Please restate, exactly as written, the lines running from the beginning of the material through the line that has "closed_pitch: float = 1.05" in it.

▸ Supplied material:
----
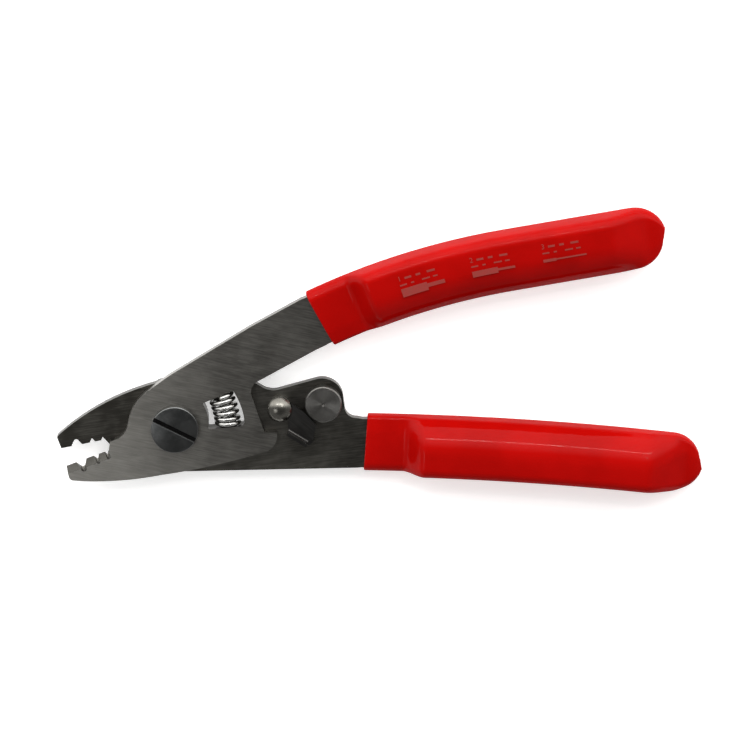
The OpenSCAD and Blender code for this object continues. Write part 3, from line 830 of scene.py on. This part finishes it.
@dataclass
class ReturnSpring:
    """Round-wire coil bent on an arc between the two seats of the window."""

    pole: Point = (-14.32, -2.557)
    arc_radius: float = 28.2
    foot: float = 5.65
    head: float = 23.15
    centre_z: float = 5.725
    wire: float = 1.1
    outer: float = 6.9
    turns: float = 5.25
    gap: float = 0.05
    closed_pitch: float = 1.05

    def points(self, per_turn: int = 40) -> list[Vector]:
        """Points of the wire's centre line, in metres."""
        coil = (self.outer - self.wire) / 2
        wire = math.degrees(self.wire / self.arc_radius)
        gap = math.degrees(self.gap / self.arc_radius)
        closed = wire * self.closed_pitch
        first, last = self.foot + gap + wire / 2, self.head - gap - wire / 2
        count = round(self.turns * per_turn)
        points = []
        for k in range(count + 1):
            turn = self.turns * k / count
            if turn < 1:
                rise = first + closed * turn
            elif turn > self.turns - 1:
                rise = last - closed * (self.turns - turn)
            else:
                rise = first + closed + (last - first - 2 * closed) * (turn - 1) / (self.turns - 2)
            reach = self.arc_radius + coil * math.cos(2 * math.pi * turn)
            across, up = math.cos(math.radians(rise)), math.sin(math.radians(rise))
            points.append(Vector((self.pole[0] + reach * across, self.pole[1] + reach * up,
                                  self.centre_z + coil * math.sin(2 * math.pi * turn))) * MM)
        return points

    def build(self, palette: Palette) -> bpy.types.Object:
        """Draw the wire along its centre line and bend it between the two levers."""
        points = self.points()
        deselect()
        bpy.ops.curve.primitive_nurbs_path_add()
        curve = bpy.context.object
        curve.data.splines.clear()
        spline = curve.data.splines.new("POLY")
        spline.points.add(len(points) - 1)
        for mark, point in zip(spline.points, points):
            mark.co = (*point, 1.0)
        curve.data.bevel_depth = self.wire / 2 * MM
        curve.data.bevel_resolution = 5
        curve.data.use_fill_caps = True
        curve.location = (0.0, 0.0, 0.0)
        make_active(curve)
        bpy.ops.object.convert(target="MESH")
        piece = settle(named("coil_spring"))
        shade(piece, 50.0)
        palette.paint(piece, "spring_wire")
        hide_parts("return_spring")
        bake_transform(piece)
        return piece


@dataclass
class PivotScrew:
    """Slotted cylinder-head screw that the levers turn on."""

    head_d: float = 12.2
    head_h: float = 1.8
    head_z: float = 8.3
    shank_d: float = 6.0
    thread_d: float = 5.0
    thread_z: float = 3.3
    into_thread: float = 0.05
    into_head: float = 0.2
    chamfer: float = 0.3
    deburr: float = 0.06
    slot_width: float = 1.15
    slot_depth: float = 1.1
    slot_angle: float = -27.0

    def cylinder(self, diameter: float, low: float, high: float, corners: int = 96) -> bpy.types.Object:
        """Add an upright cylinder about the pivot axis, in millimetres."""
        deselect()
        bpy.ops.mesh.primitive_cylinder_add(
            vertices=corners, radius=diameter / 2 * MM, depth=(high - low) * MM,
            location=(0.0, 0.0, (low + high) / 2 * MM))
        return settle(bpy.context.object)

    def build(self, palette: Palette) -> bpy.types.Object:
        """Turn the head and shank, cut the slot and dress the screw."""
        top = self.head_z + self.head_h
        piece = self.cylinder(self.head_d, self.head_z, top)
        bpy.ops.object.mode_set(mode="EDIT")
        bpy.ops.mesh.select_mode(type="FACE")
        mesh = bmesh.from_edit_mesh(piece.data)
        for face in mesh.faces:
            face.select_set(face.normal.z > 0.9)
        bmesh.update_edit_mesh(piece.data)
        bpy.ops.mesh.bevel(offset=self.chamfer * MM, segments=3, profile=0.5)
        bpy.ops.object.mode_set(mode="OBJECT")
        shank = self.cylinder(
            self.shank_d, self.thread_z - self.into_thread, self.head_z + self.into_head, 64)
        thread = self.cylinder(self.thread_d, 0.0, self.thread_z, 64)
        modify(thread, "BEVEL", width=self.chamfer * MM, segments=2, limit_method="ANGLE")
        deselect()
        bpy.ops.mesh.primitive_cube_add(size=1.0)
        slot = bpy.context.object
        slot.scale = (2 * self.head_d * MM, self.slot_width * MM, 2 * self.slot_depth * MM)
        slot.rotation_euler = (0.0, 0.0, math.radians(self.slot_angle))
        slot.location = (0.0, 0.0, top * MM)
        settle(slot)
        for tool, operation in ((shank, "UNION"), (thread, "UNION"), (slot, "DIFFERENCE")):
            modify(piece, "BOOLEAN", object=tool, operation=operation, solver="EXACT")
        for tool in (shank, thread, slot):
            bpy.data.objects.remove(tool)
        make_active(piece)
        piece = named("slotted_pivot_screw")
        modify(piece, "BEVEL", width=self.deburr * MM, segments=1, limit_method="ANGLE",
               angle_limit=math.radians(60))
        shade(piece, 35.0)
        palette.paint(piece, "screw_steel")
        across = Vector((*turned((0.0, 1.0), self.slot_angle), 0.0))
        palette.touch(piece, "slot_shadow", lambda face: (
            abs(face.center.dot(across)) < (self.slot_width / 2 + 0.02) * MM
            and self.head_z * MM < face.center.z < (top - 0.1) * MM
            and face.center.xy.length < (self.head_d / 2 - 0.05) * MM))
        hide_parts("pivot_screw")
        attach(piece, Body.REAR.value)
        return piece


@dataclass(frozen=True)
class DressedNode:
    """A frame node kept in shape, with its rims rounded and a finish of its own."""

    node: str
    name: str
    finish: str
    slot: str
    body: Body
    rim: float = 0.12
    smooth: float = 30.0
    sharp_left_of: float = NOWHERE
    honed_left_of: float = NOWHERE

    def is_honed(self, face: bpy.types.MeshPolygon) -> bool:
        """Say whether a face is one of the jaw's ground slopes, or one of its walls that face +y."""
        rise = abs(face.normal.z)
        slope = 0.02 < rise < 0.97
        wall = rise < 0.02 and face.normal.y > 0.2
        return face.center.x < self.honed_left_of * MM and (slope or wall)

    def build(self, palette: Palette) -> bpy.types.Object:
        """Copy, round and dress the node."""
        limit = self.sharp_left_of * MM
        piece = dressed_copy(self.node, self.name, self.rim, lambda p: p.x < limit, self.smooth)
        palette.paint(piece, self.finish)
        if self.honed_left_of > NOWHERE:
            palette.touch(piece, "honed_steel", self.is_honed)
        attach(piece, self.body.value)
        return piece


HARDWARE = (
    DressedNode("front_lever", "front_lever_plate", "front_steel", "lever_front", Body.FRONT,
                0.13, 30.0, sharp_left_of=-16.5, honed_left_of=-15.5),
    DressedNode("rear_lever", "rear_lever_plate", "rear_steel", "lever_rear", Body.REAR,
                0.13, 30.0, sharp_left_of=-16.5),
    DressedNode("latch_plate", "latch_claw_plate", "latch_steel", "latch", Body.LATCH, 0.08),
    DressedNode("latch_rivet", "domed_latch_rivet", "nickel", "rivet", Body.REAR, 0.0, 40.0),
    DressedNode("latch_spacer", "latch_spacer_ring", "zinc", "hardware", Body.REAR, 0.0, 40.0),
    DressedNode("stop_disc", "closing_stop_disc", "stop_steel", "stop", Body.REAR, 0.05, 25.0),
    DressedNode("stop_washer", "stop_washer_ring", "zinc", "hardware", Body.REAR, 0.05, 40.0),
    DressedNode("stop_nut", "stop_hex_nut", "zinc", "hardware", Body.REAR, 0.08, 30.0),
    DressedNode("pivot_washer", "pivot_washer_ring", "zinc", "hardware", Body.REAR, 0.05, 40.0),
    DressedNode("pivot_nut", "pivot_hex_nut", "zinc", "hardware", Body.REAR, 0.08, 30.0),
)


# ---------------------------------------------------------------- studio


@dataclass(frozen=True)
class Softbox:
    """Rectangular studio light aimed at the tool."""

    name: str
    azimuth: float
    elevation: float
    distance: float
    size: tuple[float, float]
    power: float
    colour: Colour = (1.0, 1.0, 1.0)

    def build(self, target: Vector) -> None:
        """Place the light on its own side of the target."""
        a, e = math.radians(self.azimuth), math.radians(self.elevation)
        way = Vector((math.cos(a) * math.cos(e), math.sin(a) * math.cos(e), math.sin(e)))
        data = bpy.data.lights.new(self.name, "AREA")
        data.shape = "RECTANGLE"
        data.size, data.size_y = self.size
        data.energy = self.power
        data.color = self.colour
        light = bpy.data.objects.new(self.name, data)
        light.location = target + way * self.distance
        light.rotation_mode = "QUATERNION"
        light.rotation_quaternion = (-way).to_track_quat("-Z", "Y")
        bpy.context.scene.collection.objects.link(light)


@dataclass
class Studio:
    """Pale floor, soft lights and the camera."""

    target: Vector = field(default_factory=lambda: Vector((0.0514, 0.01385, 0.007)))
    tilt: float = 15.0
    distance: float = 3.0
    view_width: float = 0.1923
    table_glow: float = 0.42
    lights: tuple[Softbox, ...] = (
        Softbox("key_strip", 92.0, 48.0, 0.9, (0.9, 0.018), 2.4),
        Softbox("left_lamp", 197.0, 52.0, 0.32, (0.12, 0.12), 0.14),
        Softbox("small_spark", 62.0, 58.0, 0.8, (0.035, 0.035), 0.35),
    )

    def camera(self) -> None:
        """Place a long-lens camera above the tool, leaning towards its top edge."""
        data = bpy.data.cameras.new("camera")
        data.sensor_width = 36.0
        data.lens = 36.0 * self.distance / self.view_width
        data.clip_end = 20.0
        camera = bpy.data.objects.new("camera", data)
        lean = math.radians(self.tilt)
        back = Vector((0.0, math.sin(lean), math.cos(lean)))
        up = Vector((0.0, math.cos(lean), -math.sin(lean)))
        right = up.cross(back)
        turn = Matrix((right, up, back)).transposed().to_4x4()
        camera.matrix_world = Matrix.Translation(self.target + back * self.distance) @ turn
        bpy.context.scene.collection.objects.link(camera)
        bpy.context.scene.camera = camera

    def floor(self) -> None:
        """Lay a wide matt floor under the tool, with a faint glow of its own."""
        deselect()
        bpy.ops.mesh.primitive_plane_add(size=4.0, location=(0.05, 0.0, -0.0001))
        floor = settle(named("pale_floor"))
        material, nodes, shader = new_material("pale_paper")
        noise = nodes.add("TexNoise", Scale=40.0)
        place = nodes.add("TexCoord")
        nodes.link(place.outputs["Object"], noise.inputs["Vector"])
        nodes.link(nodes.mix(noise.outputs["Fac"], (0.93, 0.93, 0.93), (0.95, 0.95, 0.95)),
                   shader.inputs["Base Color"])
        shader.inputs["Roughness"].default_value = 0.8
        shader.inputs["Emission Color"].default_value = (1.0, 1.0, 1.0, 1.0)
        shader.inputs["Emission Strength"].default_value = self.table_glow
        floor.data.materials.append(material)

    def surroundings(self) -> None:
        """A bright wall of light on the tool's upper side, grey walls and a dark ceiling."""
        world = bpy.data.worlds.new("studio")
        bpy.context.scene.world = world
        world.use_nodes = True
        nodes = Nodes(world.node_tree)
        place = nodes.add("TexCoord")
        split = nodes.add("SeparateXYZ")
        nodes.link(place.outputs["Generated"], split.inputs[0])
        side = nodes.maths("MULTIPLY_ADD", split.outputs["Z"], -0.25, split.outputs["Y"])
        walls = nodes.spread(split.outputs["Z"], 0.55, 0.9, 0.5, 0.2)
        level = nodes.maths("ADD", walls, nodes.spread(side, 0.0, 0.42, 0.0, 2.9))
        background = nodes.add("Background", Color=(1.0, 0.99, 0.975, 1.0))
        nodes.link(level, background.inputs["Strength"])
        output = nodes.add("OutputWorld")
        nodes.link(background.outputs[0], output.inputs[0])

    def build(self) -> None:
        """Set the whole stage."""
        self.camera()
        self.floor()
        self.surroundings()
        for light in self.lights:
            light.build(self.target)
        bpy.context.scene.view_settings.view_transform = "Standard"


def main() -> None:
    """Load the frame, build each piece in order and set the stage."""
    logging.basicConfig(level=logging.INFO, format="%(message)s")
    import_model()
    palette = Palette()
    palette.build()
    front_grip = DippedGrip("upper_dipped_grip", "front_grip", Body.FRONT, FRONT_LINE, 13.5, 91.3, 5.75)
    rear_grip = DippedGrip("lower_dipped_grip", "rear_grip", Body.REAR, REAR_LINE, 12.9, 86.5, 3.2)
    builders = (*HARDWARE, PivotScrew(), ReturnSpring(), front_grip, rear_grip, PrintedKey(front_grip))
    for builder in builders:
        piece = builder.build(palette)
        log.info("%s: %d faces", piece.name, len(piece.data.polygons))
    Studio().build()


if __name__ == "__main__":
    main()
----
▸ Written solution:
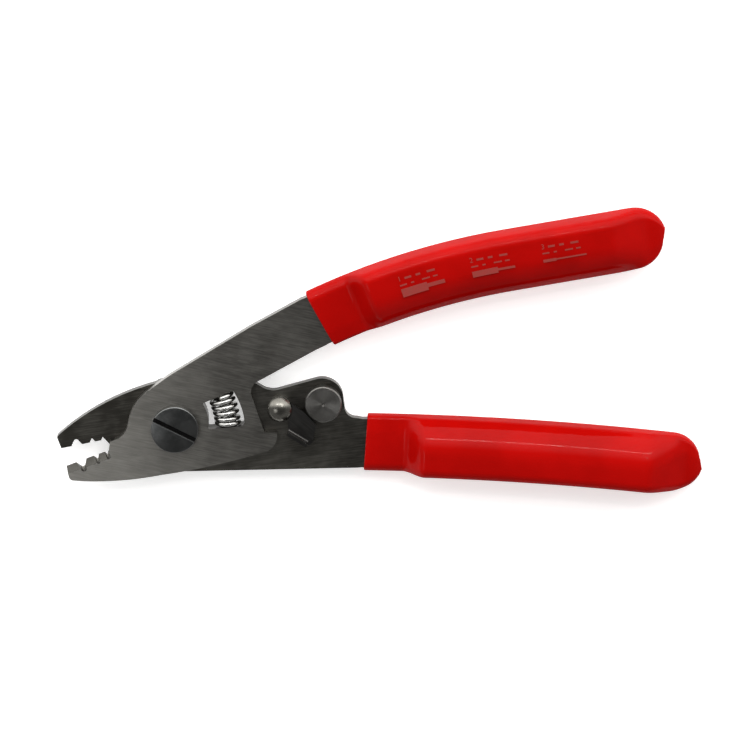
The OpenSCAD and Blender code for this object continues. Write part 3, from line 830 of scene.py on. This part finishes it.
@dataclass
class ReturnSpring:
    """Round-wire coil bent on an arc between the two seats of the window."""

    pole: Point = (-14.32, -2.557)
    arc_radius: float = 28.2
    foot: float = 5.65
    head: float = 23.15
    centre_z: float = 5.725
    wire: float = 1.1
    outer: float = 6.9
    turns: float = 5.25
    gap: float = 0.05
    closed_pitch: float = 1.05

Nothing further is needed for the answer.